Bagan was the ancient capital of the Kingdom of Pagan, the first kingdom that would eventually unify all of the states of what we consider Myanmar. Until its collapse in 1287, the city prospered for four centuries, where 10,000 religious monuments (pagodas, monasteries etc) were built by the wealthy inhabitants. Today, over 2000 of these monuments still stand over a dusty spread of land with just a few small towns (including New Bagan) sitting on the perimeter.

Our night bus from Yangon arrived ahead of schedule at 4am. On most occasions this would be a considerable inconvenience, and much time would be spent sitting on a street bench and waiting for a nearby cafe to open. This time, however, would give us the opportunity to see the sunrise of Old Bagan before finding a guesthouse.

Our taxi drove us to the temple with the highest point, which we climbed in pitch black to wait for the Sun to arrive. At this time, a few temples were illuminated with lights, and were the only objects in sight. As the minutes ticked by, the sky lazily transformed from black to dark blue, to turquoise, and then yellow as the sunrise approached.

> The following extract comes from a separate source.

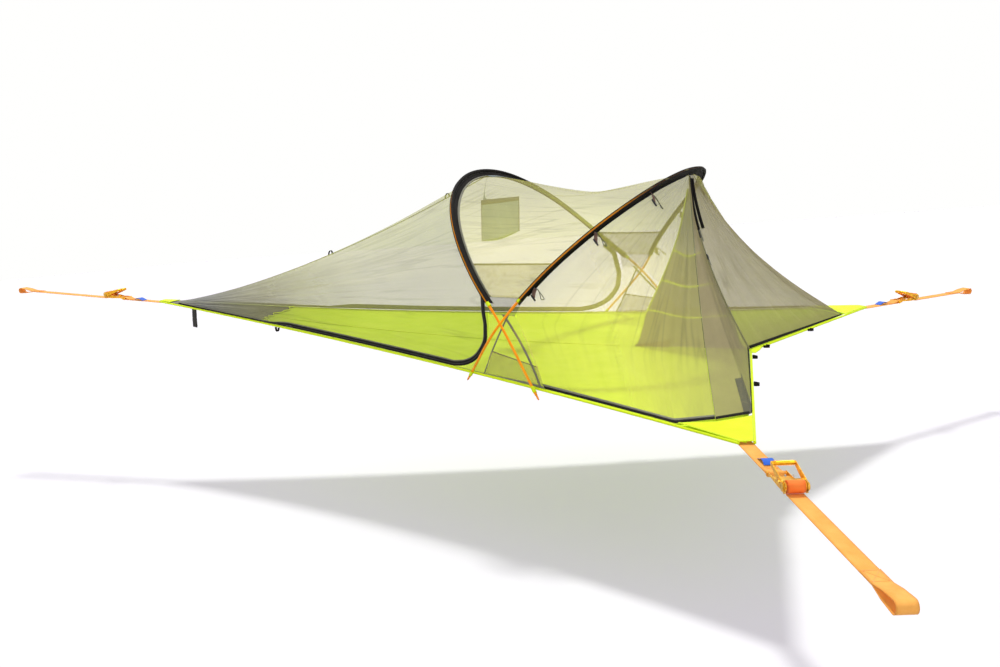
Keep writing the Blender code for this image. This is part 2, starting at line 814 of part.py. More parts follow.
def build_side_walls(builder, tip_arch, wide_arch):
    """The wall on each side from the kick panel to the ridge of the wide end, and the end wall."""
    shift = Vector((CLOTH + GAP * 2, 0, 0))
    foot = wall_point(tip_arch, KICK_FOOT_X, 0.0) + shift
    apex = wall_point(tip_arch, WALL_APEX_X, WALL_APEX_HEIGHT) + shift
    top_place = ARCH_STATIONS - WIDE_HEAD_STATIONS
    seam = seam_line(wide_arch, -SEAM_SHIFT, 25, wide_arch.first + SIDE_SEAM_START, top_place)
    start = resampled(resampled([foot, apex], 5) + seam, 25)
    ridge_head = arch_point(
        wide_arch, ARCH_STATIONS - RIDGE_HEAD_STATIONS, SLEEVE_DEPTH - SLEEVE_SETBACK, -SEAM_SHIFT
    )
    end = sagging(ridge_head, RIDGE_FOOT, RIDGE_SAG, 25, RIDGE_BEND_SHARE)
    end.reverse()
    cut = hem_point(hem_share(CORNER_CUT_X), SILL_INSET, SILL_RISE)
    bottom = sill_line(foot.x, CORNER_CUT_X, 13) + [lerp(cut, RIDGE_FOOT, 0.5), RIDGE_FOOT]
    bottom = resampled(bottom, 25)
    bottom[0] = start[0]
    surface = loft(start, end, bottom, resampled([start[-1], end[-1]], 5))
    both_sides(builder, "side_wall", surface, 10, 12, "mesh")

    gap = Vector((CLOTH + GAP * 2, 0, 0))
    ridge = [p + gap for p in end]
    zip_edge = [p + Vector((0, -ZIP_WIDTH / 2 - CLOTH_REACH, 0)) for p in zip_line(wide_arch, 25)]
    inset = HEM_RADIUS + CLOTH_REACH
    sill = end_hem_line(inset, SILL_RISE)[:3]
    bottom = resampled([ridge[0], sill[0].lerp(sill[1], CORNER_CUT_SHARE), sill[1], zip_edge[0]], 25)
    surface = loft(ridge, zip_edge, bottom, resampled([ridge[-1], zip_edge[-1]], 5))
    both_sides(builder, "end_wall", surface, 7, 10, "mesh")


def zip_line(wide_arch, count):
    """The end wall's middle line, from the pulled-in hem up to the head of the wide arch."""
    head = arch_point(wide_arch, ARCH_STATIONS, SLEEVE_DEPTH, 0.0)
    foot = MIDDLE + Vector((-HEM_RADIUS - CLOTH_REACH, 0, SILL_RISE))
    low = foot.z
    high = head.z - SEAM_GAP - ZIP_THICKNESS
    points = []
    for i in range(count):
        z = lerp(low, high, i / (count - 1))
        share = (1 - (z - low) / (high - low)) ** ZIP_BEND_POWER
        points.append(Vector((lerp(head.x, foot.x, share), 0, z)))
    return points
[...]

As the sky lit up, the landscape unfolded before our eyes. First, the large temples appeared, and then hundreds of small structures showed themselves, all buried in the surrounding forest. Each temple is unique, from the large to the small. Some are wrapped in gold, or given special colours. The majority, however, had been built with a red brick, immediately contrasting with the green background. Much of the land surrounding Bagan is completely flat all the way to the horizon, and only at a few points do mountains rise with their silhouettes punctuated against the sky.

The next day, I rented an electric bike (as tourists in Myanmar aren’t allowed to ride real motorbikes) to explore. As I had taken the morning off and was late to pick up a bike, I was handed the last of the bunch, a truly terrible bike. With no mirrors or horn, and barely any brakes, it looked like it had been through a lot. The indicator worked, but also made a loud beeping noise which only stopped if I turned the bike off. Oh well, at least it went forward, and that was the way I wanted to go.

In the light of day, even more can be seen. The temples continue as far as the eye can see. Orange pinnacles erect from a sea of green that stretches for miles in every direction. The general strategy of exploring Old Bagan would be to find a dirt track off the main road and see where it leads. Many of the temples would be unmanned, so you can rest and watch the clouds pass by. On another afternoon, I travelled with a group of Canadians to a nearby swimming pool, sat in the midst of Old Bagan. With gentle rain falling and a sprinkling of temples around, it was a great escape from the heat and humidity of the day.

There are two towns near to Old Bagan where you can stay. Considering the major attraction of Old Bagan is such close proximity, they are both surprisingly small, with only a scattering of restaurants and local shops throughout. The majority of shopping is done at the local markets, which sell fruit, crafts, fabrics and various oddities so you can get your complete fill. In the evening, all of Bagan becomes silent as at 10pm a government curfew comes into action.

I had heard of the very friendly nature of the Burmese people before I had arrived, but it becomes very apparent once you are there and in need. One of our e-bikes ran out of power when were a few kilometres from our hostel. Without hesitation, several locals came over to help and fix the bike for free. Like many of the smaller towns in Myanmar, Bagan feels like a large community, and even tourists can be part of it. Undoubtedly New Bagan will grow and become increasingly popular in the years to come as more tourists arrive, but hopefully its well mannered nature will not be disturbed. Similar to the city of Angkor in Cambodia, you could spend weeks exploring the area, discovering new temples and landscapes at every turn. When day starts to fade, you can soak up the tranquility and watch the sun fall over the horizon from your favourite spot. It’s not a bad life here.